So, we tuned into Ubisoft's conference call this afternoon in the hopes of gleaning some new information from CEO Yves Guillemot. To our pleasure, Mr. Guillemot provided some details explaining why one of his company's already very delayed major releases would be delayed further. "Red Steel and Splinter Cell are going to greatly benefit from the additional polishing time we are providing and will clearly be among the leading brands on the Wii and 360 for the March quarter," Guillemot said. If you'll recall, Splinter Cell: Conviction had already missed its original 2007 release date.
When asked why these two games were being delayed, Guillemot explained, "The changes on Splinter Cell and Red Steel – it's just a question of polish. The team was asking that they couldn't be with the level of quality on all the maps and all the game for the end of the year, so they had asked for more time to be able to come with a better product, for both of those games. The quality of the games is there for what you've been able to see at E3, but we were not able to have that same quality on the full game of those two products."
Of course, in a conference call full of analysts and investors, the tiny matter of lost sales came up. Guillemot admitted that, for "those two products, it's around a million units" of lost sales in the first month.
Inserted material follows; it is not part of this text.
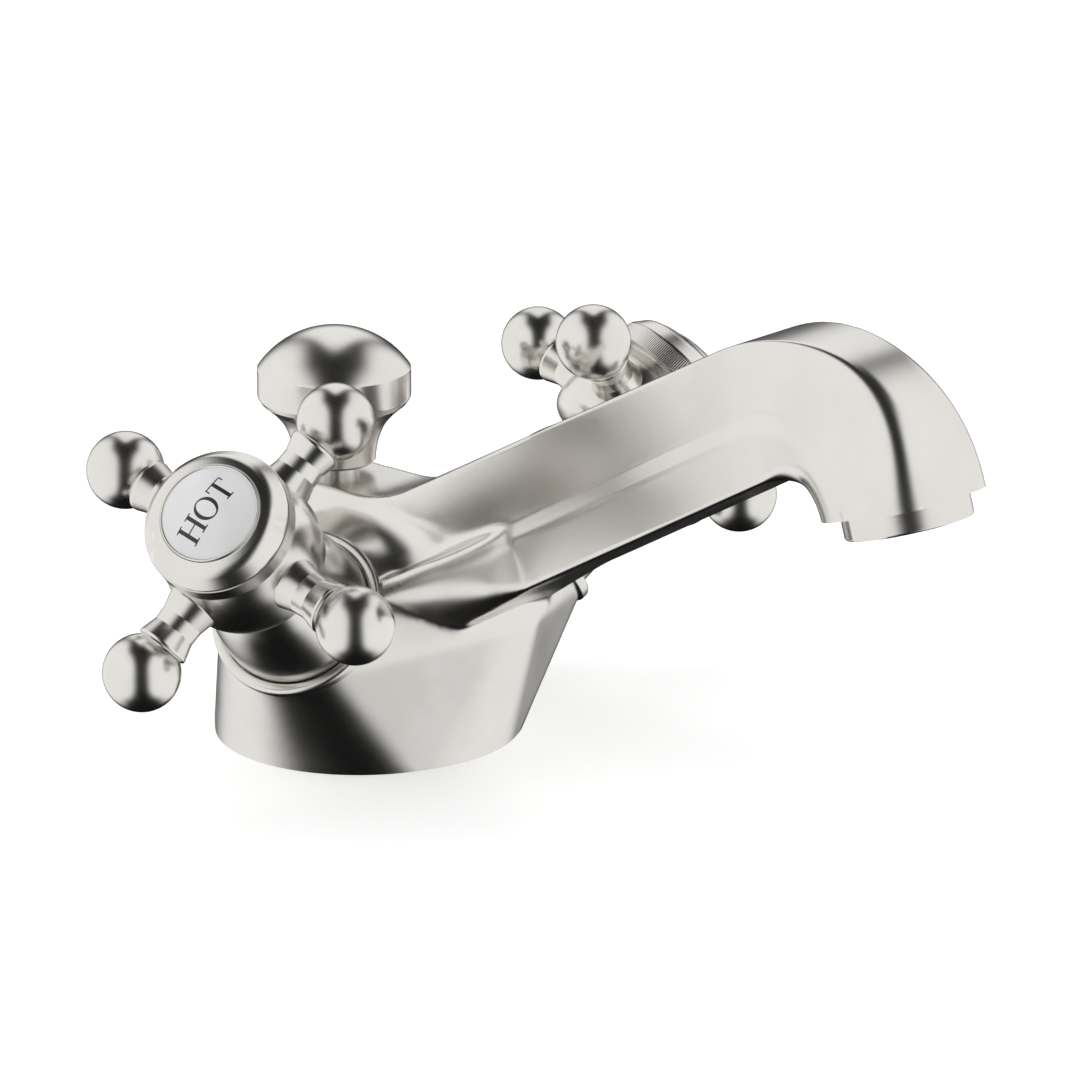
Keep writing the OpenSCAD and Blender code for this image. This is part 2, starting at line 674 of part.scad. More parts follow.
module hub(side) {
    profile = [[0, hub_foot], [9.5, hub_foot], [12.1, hub_foot + 0.9], [13.4, hub_foot + 2.6],
        [hub_r - 0.1, hub_foot + 5], [hub_r, hub_foot + 8.2], [hub_r - 0.3, hub_foot + 11.4],
        [hub_r - 1.4, hub_foot + 14.4], [hub_r - 3.2, hub_top - 0.5], [hub_r - 3.4, hub_top],
        [0, hub_top]];
    color(nickel) at_port(side) difference() {
        rotate_extrude() polygon(profile);
        translate([0, 0, hub_foot - over]) linear_extrude(height = spline_top + 0.1 - hub_foot + over)
            polygon(spline_outline(spline_r + fit_gap, spline_r - 0.45 + fit_gap));
        cylinder(r = screw_r + 0.2, h = hub_top);
        translate([0, 0, web_top]) cylinder(r = screw_head_r + 0.6, h = hub_top);
        translate([0, 0, hub_top - spigot_h - 0.2]) cylinder(r = spigot_r + fit_gap, h = 10);
        for (i = [0:3]) at_arm(i) {
            translate([0, 0, arm_thread_in - 0.3]) cylinder(r = arm_thread_r + fit_gap, h = hub_r);
            translate([0, 0, arm_seat]) cylinder(r = arm_foot_r + fit_gap, h = hub_r);
        }
    }
}

// Puts a child on the axis of arm i, with z = 0 on the handle's axis
module at_arm(i) {
    translate([0, 0, arm_plane]) rotate([0, 0, arm_turn + 90 * i]) rotate([0, 90, 0]) children();
}

module arm(side, i) {
    collar_in = ball_reach - ball_r + 0.8;
    lip_h = 0.4;
    profile = [[0, arm_thread_in], [arm_thread_r, arm_thread_in], [arm_thread_r, arm_seat],
        [arm_foot_r, arm_seat], [arm_foot_r, arm_seat + 1.5],
        [arm_waist_r + 0.07, mix(arm_seat, collar_in, 0.457)], [arm_waist_r, mix(arm_seat, collar_in, 0.7)],
        [arm_foot_r, collar_in], [arm_foot_r, collar_in + lip_h],
        [arm_foot_r - 0.5, collar_in + 2 * lip_h], [arm_foot_r - 0.5, collar_in + 3], [0, ball_reach]];
    color(nickel) at_port(side) at_arm(i - 1) {
        rotate_extrude() polygon(profile);
        translate([0, 0, ball_reach]) sphere(r = ball_r);
    }
}

module screw(side) {
    color(steel) at_port(side) translate([0, 0, web_top]) difference() {
        union() {
            translate([0, 0, -screw_length]) cylinder(r = screw_r, h = screw_length);
            cylinder(r1 = screw_head_r, r2 = screw_head_r - 0.5, h = screw_head_h);
        }
        translate([0, 0, screw_head_h - 1.6]) cylinder(r = 1.45, h = 2, $fn = 6);
    }
}

// Cap: spigot, band, dome and the seat of the index disc
module cap(side) {
    dome = [for (i = [0:5]) let (a = 90 * i / 5)
        [cap_rim_r + (cap_r - 0.1 - cap_rim_r) * cos(a), cap_band_top + (cap_top - cap_band_top) * sin(a)]];
    color(nickel) at_port(side) rotate_extrude() polygon(concat(
        [[0, disc_seat - 1.6], [spigot_r - 1.6, disc_seat - 1.6], [spigot_r - 1.6, hub_top - spigot_h],
            [spigot_r, hub_top - spigot_h], [spigot_r, hub_top], [cap_r - 0.3, hub_top],
            [cap_r, hub_top + 0.3], [cap_r, cap_band_top - 0.2]],
        dome, [[disc_r + fit_gap, cap_top], [disc_r + fit_gap, disc_seat], [0, disc_seat]]));
}

module index_disc(side) {
    rise = disc_crown;
    crown_r = (disc_r * disc_r + rise * rise) / (2 * rise);
    crown_a = asin(disc_r / crown_r);
    color(white) at_port(side) rotate_extrude() polygon(concat(
        [[0, disc_seat], [disc_r, disc_seat]],
        [for (i = [0:6]) let (a = crown_a * (1 - i / 6))
            [crown_r * sin(a), cap_top + rise - crown_r + crown_r * cos(a)]]));
}

body_casting();
deck_seal();
aerator_housing();
aerator_insert();
aerator_gasket();
rod_guide_bush();
lift_rod();
lift_knob();
shroud("hot");  // hot_shroud
headwork("hot");  // hot_headwork
port_gasket("hot");  // hot_port_gasket
seat_seal("hot");  // hot_seat_seal
fixed_disc("hot");  // hot_fixed_disc
moving_disc("hot");  // hot_moving_disc
spindle("hot");  // hot_spindle
spindle_oring("hot");  // hot_spindle_oring
spindle_clip("hot");  // hot_spindle_clip
hub("hot");  // hot_hub
arm("hot", 1);  // hot_arm_1
arm("hot", 2);  // hot_arm_2
arm("hot", 3);  // hot_arm_3
arm("hot", 4);  // hot_arm_4
screw("hot");  // hot_screw
cap("hot");  // hot_cap
index_disc("hot");  // hot_index_disc
shroud("cold");  // cold_shroud
headwork("cold");  // cold_headwork
port_gasket("cold");  // cold_port_gasket
seat_seal("cold");  // cold_seat_seal
fixed_disc("cold");  // cold_fixed_disc
moving_disc("cold");  // cold_moving_disc
spindle("cold");  // cold_spindle
spindle_oring("cold");  // cold_spindle_oring
spindle_clip("cold");  // cold_spindle_clip
hub("cold");  // cold_hub
arm("cold", 1);  // cold_arm_1
arm("cold", 2);  // cold_arm_2
arm("cold", 3);  // cold_arm_3
arm("cold", 4);  // cold_arm_4
screw("cold");  // cold_screw
cap("cold");  // cold_cap
index_disc("cold");  // cold_index_disc
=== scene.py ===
"""Looks of a deck-mounted basin mixer tap: satin nickel casting, cross handles and pop-up knob."""

import json
import math

import bmesh
import bpy
from mathutils import Matrix, Vector
from mathutils.bvhtree import BVHTree
from mathutils.interpolate import poly_3d_calc


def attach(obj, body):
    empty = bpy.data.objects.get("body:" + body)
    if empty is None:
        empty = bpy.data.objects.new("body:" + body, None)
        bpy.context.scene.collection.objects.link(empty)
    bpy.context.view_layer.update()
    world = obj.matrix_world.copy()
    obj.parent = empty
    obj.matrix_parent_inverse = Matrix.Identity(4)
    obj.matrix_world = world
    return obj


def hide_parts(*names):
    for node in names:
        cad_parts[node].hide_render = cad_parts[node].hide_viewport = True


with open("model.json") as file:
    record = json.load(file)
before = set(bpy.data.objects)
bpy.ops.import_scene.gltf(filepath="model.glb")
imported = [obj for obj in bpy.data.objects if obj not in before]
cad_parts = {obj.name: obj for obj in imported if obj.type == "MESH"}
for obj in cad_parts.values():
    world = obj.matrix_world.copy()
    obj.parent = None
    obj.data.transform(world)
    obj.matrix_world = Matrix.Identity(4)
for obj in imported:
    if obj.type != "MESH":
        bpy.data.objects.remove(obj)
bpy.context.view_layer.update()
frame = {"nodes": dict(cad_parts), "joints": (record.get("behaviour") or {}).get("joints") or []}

MM = 0.001
NODES = frame["nodes"]
JOINTS = {joint["name"]: joint for joint in frame["joints"]}
# Each side with the sign of its X
SIDES = {"hot": -1, "cold": 1}

# Driving sizes in millimetres, as the construction has them
FOOT_R = 27.7
FOOT_EDGE = 2.0
TOP_Z = 46.6
TOP_HALF_W = 8.6
TOP_BACK = 17.0
VALVE_ROOT = Vector((0.0, -0.9, 5.5))
PORT_REACH = 41.3
BOSS_R = 15.2
BEAD_R = 1.0
RECESS_R = 13.85
RECESS_DEPTH = 2.0
PORT_BORE_R = 9.32
PORT_DEPTH = 16.0
SPOUT_REACH = 124.4
OUTLET_Z = 67.7
SPOUT_SLOPE = math.radians(28.7)
OUTLET_TILT = math.radians(16.8)
SPOUT_DEPTH = 23.8
ROOT_DEPTH = 25.2
BEND_INNER_R = 7.7
ROOT_BLEND_R = 27.0
SPOUT_TOP_HALF_W = 9.0
SPOUT_LOW_HALF_W = 10.9
OUTLET_HALF_W = 12.3
OUTLET_CORNER_R = 7.5
BAND_H = 10.2
OUTLET_BORE_R = 9.6
OUTLET_BORE_DEPTH = 11.0
COLLAR_R = 11.1
COLLAR_H = 4.0
UNDERSIDE_R = 17.5
UNDERSIDE_RECESS = 4.0
INLET_X = 9.5
INLET_Y = -5.0
INLET_R = 4.55
INLET_DEPTH = 9.0
STUD_Y = -13.2
STUD_R = 3.4
STUD_DEPTH = 13.0
SEAL_H = 2.2
ROD_Y = 7.4
BUSH_H = 1.8
KNOB_R = 13.9
KNOB_H = 25.6
KNOB_FOOT_R = 7.4
ARM_PLANE = 30.0
BALL_REACH = 27.5
BALL_R = 6.85
ARM_TURN = 24.7
HUB_R = 14.0
HUB_FOOT = 20.4
HUB_H = 17.7
HUB_GAP = 0.6
CAP_R = 13.2
CAP_BAND_H = 3.5
CAP_DOME_H = 3.5
DISC_R = 8.9
DISC_CROWN = 2.1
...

However, when faced with releasing subpar titles or losing a stronger opening month, Guillemot came down strongly in favor of the latter. "We really think with the level of quality that we'll be able to obtain with the time we give them we will have a long shelf life for those products," he explained. "Now, because [Conviction and Red Steel 2] are launching during that quarter, they will not do as many units for the first month as they would have done in November/December, but we think that on the long-term they can achieve more units than what they would've done."
And it sounds like Ubisoft's patient partner for the still Xbox 360-exclusive Conviction – that would be Microsoft – doesn't mind waiting another couple months. Guillemot says, "We still have the full support of Microsoft because they know that if we can bring a very high-quality game this will help their machine. So we still have the full support from them." And if they deliver a quality game, they'll have the support of gamers as well. Your move, Ubi.